• [DIRECTIONS FOR THIS TASK]: Reproduce, exactly and in full, only the lines below from the one containing "# The origin" through the one containing "if empty is".

Start of PROVIDED DATA

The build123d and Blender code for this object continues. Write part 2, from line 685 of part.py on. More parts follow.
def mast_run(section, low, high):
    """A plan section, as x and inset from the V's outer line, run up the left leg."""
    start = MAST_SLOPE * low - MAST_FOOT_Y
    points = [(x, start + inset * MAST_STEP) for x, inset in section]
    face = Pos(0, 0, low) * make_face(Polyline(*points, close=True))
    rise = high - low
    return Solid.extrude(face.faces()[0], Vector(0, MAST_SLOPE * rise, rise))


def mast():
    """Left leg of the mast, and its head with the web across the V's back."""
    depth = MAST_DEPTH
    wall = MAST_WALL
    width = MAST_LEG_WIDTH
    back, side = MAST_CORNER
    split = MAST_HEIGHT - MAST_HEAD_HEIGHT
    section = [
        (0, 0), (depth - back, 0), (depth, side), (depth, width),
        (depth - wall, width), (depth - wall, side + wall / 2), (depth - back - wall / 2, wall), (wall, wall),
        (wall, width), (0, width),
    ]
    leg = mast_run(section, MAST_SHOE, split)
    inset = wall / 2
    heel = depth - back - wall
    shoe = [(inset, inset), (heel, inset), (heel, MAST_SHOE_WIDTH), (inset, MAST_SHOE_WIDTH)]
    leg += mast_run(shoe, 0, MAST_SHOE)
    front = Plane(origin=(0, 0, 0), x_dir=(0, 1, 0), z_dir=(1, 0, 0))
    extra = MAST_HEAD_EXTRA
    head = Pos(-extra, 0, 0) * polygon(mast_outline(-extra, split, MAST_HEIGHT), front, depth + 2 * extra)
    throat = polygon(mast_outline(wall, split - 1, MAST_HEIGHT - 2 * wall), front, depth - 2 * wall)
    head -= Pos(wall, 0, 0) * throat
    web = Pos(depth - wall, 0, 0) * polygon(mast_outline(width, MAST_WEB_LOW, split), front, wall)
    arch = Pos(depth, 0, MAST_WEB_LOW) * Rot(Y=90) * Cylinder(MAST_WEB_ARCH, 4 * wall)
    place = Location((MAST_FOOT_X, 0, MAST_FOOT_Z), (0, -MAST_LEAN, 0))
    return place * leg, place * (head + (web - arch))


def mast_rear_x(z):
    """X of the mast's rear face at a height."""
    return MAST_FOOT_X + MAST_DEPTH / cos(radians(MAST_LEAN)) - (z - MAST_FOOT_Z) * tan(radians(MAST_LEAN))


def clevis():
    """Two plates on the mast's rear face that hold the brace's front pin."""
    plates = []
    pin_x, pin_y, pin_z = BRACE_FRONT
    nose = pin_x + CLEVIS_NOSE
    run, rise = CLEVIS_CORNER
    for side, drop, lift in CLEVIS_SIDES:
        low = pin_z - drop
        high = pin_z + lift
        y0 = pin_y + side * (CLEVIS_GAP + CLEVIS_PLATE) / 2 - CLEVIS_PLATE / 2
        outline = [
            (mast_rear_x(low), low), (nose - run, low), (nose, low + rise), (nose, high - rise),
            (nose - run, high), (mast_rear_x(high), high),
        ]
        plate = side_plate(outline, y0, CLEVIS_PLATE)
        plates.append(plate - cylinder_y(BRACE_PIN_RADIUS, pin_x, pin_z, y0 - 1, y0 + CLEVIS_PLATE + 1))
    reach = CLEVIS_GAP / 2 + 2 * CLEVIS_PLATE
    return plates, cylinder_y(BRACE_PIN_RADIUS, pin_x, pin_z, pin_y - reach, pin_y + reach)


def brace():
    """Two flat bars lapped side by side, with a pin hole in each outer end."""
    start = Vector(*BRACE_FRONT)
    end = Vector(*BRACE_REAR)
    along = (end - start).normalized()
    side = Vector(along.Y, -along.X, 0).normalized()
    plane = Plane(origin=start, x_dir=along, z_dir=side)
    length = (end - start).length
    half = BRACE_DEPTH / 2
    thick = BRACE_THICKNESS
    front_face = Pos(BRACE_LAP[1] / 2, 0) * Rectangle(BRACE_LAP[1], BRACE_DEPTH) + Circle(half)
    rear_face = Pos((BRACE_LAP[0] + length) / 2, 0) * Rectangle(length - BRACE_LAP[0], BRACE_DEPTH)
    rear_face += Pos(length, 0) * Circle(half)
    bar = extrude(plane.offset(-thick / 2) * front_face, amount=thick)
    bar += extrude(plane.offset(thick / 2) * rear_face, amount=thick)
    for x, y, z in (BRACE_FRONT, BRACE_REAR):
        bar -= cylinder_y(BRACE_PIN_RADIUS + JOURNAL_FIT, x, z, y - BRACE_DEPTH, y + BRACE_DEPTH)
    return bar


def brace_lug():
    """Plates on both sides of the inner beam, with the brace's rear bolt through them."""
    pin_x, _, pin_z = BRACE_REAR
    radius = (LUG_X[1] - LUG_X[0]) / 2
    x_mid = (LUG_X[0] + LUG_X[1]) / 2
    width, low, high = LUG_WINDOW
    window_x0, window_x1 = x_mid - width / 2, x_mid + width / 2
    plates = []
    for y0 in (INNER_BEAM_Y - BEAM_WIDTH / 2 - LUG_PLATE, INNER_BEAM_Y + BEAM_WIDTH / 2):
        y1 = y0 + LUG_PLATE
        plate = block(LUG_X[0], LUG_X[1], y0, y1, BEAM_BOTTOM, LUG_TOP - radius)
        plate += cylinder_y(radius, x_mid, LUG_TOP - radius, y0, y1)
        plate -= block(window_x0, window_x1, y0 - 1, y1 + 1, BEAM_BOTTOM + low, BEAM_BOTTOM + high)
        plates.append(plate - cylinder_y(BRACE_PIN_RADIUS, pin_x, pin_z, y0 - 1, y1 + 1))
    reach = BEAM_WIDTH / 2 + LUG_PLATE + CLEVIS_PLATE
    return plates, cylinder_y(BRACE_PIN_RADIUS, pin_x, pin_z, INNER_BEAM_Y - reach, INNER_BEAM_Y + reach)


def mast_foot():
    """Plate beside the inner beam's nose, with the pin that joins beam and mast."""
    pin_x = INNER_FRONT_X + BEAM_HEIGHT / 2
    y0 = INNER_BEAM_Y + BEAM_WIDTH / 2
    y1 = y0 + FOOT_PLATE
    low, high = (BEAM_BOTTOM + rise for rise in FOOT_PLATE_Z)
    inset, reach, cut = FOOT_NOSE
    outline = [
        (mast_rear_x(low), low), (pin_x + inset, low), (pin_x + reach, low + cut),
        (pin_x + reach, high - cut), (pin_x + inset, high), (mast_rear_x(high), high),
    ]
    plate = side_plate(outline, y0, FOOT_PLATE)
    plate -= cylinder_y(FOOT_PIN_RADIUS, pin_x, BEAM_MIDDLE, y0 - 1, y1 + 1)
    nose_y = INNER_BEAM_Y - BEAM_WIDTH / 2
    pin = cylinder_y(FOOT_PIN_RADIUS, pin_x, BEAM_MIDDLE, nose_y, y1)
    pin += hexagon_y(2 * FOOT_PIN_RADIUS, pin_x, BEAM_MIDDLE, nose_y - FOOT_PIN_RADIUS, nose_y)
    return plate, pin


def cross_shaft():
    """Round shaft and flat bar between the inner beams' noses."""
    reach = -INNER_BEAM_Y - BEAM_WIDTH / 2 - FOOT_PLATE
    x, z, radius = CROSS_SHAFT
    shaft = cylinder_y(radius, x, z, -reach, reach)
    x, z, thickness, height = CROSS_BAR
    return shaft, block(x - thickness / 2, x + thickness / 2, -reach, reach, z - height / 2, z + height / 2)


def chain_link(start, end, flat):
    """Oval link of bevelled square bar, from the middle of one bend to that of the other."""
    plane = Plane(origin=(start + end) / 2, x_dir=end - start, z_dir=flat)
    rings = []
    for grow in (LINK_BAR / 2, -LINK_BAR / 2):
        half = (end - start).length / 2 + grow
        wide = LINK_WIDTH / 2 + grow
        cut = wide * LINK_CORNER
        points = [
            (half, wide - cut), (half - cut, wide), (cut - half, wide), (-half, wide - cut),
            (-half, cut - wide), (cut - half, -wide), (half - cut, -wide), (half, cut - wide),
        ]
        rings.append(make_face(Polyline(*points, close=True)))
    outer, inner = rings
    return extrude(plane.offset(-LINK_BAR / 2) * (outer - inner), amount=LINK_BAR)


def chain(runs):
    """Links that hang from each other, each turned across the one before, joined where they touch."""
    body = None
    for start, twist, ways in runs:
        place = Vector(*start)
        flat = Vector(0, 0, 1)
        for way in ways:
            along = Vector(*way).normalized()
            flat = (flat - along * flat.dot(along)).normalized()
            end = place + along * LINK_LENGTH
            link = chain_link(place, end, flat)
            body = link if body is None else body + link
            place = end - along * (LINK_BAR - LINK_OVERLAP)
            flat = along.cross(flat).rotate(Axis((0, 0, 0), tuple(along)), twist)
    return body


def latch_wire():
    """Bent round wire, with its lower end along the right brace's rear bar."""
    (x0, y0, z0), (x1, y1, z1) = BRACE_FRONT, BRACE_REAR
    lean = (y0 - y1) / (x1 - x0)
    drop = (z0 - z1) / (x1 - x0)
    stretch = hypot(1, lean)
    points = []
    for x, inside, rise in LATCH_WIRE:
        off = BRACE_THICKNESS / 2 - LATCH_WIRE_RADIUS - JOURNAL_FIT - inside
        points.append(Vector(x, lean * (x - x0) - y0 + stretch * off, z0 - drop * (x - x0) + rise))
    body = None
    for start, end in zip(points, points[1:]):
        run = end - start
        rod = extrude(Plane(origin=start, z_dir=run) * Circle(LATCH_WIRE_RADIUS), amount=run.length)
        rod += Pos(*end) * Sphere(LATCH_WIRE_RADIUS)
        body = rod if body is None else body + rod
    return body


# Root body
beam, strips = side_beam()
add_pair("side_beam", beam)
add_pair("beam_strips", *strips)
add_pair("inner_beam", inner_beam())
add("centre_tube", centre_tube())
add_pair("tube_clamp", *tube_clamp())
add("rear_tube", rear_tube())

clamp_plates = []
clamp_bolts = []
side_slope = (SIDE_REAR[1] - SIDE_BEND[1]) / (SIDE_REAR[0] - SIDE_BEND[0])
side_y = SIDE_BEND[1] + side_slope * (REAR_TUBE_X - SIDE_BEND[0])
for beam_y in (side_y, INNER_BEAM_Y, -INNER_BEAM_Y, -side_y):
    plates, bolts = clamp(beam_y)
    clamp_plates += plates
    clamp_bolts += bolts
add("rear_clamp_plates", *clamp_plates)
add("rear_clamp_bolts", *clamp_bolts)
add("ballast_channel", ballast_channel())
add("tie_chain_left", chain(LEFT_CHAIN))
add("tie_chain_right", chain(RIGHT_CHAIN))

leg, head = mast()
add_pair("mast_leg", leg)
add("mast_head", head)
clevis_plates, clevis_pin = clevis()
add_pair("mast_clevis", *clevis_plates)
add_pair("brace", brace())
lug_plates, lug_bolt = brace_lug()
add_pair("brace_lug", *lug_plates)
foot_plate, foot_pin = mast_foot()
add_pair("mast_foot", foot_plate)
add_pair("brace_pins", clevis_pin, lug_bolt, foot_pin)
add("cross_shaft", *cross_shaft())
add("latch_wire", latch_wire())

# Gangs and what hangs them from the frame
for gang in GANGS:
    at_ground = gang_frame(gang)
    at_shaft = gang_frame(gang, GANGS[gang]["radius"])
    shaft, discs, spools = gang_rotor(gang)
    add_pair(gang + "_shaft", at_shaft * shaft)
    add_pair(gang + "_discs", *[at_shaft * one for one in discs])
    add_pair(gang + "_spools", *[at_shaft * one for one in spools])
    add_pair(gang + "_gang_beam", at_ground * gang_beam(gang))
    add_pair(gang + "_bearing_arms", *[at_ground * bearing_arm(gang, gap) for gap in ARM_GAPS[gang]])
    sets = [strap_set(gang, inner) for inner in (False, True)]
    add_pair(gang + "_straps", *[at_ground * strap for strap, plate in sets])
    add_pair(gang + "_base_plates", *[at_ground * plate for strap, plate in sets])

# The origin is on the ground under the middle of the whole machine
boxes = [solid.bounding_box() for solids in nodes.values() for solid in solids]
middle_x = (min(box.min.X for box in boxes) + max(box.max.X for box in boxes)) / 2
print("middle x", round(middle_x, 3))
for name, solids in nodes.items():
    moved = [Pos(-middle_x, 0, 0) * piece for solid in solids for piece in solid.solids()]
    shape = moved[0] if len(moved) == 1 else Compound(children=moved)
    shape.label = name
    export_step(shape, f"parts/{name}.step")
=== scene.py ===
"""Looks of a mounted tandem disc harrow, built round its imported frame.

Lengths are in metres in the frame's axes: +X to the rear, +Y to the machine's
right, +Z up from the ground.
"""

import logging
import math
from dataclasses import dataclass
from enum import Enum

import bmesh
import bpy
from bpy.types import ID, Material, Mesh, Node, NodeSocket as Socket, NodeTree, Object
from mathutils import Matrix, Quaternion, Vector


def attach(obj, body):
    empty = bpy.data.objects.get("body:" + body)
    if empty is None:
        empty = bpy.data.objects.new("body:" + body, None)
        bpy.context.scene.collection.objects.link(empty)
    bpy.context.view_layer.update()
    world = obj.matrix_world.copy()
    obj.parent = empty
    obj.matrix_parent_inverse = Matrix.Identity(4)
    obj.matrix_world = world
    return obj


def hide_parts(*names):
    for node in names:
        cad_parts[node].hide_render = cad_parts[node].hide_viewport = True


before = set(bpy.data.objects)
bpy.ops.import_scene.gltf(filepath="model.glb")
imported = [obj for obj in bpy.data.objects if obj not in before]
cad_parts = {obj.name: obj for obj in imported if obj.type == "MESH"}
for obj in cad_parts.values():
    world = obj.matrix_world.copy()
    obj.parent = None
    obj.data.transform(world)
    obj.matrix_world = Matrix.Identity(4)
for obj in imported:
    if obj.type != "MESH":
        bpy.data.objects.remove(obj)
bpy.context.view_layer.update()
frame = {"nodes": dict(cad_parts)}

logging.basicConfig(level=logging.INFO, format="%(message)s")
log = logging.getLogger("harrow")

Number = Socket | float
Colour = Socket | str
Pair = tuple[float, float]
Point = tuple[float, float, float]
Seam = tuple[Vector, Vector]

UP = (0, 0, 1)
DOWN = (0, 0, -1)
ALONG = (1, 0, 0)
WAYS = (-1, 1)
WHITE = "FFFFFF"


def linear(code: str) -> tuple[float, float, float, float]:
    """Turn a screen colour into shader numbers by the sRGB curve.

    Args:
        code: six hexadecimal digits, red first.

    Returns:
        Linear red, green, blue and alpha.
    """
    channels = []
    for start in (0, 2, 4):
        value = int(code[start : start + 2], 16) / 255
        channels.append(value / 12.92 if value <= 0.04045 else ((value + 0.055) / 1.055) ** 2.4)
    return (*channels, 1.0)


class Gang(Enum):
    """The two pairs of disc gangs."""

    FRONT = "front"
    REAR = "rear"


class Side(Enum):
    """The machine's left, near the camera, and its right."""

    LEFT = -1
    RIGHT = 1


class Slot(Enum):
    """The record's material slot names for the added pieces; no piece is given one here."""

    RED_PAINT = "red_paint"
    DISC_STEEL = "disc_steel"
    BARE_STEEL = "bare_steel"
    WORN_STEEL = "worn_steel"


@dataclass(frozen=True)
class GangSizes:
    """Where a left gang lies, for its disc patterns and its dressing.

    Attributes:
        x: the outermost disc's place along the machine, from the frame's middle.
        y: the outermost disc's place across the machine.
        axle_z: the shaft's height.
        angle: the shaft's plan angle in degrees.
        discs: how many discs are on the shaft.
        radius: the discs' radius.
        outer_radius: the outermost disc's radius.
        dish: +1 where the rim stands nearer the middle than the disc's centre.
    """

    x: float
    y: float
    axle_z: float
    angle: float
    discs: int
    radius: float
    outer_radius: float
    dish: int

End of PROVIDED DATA
Start of PROVIDED DATA

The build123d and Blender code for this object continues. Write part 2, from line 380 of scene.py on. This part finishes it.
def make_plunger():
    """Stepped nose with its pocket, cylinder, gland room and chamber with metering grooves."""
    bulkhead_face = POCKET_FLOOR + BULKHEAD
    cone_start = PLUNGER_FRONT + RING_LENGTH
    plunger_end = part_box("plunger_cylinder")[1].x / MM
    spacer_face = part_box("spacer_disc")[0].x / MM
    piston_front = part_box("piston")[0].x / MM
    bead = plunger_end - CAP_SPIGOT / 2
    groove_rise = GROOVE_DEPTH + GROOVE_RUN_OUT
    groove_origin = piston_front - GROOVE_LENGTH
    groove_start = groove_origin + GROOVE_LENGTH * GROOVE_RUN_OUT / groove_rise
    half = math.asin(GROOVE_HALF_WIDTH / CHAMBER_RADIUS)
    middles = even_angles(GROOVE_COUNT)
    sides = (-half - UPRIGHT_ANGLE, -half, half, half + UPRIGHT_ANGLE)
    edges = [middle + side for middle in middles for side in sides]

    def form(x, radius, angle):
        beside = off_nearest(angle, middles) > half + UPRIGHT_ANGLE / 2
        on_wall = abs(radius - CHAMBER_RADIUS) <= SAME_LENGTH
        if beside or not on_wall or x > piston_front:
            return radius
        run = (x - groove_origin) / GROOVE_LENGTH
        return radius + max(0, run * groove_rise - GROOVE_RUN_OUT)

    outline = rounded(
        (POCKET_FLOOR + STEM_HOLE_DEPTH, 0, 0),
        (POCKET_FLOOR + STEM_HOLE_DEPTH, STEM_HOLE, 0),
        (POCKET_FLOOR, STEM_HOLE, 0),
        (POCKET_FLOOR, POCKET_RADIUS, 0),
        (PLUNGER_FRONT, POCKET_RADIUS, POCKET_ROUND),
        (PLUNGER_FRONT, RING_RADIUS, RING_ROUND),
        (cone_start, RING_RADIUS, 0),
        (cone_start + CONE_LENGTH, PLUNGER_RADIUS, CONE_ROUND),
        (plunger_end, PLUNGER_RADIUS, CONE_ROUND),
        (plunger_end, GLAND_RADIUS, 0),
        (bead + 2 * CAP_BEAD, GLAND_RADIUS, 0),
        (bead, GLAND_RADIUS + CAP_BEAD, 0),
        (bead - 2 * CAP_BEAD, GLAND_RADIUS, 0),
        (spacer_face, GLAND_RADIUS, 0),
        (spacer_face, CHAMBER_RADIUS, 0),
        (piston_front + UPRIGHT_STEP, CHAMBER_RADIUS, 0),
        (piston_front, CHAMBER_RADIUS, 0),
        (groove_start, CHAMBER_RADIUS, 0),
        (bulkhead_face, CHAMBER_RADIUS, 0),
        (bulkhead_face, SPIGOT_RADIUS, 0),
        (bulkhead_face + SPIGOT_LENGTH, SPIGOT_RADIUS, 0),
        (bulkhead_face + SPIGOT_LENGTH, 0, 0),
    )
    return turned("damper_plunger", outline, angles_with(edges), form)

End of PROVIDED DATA

• [ANSWER IN FULL]:
# The origin is on the ground under the middle of the whole machine
boxes = [solid.bounding_box() for solids in nodes.values() for solid in solids]
middle_x = (min(box.min.X for box in boxes) + max(box.max.X for box in boxes)) / 2
print("middle x", round(middle_x, 3))
for name, solids in nodes.items():
    moved = [Pos(-middle_x, 0, 0) * piece for solid in solids for piece in solid.solids()]
    shape = moved[0] if len(moved) == 1 else Compound(children=moved)
    shape.label = name
    export_step(shape, f"parts/{name}.step")
=== scene.py ===
"""Looks of a mounted tandem disc harrow, built round its imported frame.

Lengths are in metres in the frame's axes: +X to the rear, +Y to the machine's
right, +Z up from the ground.
"""

import logging
import math
from dataclasses import dataclass
from enum import Enum

import bmesh
import bpy
from bpy.types import ID, Material, Mesh, Node, NodeSocket as Socket, NodeTree, Object
from mathutils import Matrix, Quaternion, Vector


def attach(obj, body):
    empty = bpy.data.objects.get("body:" + body)
    if empty is None:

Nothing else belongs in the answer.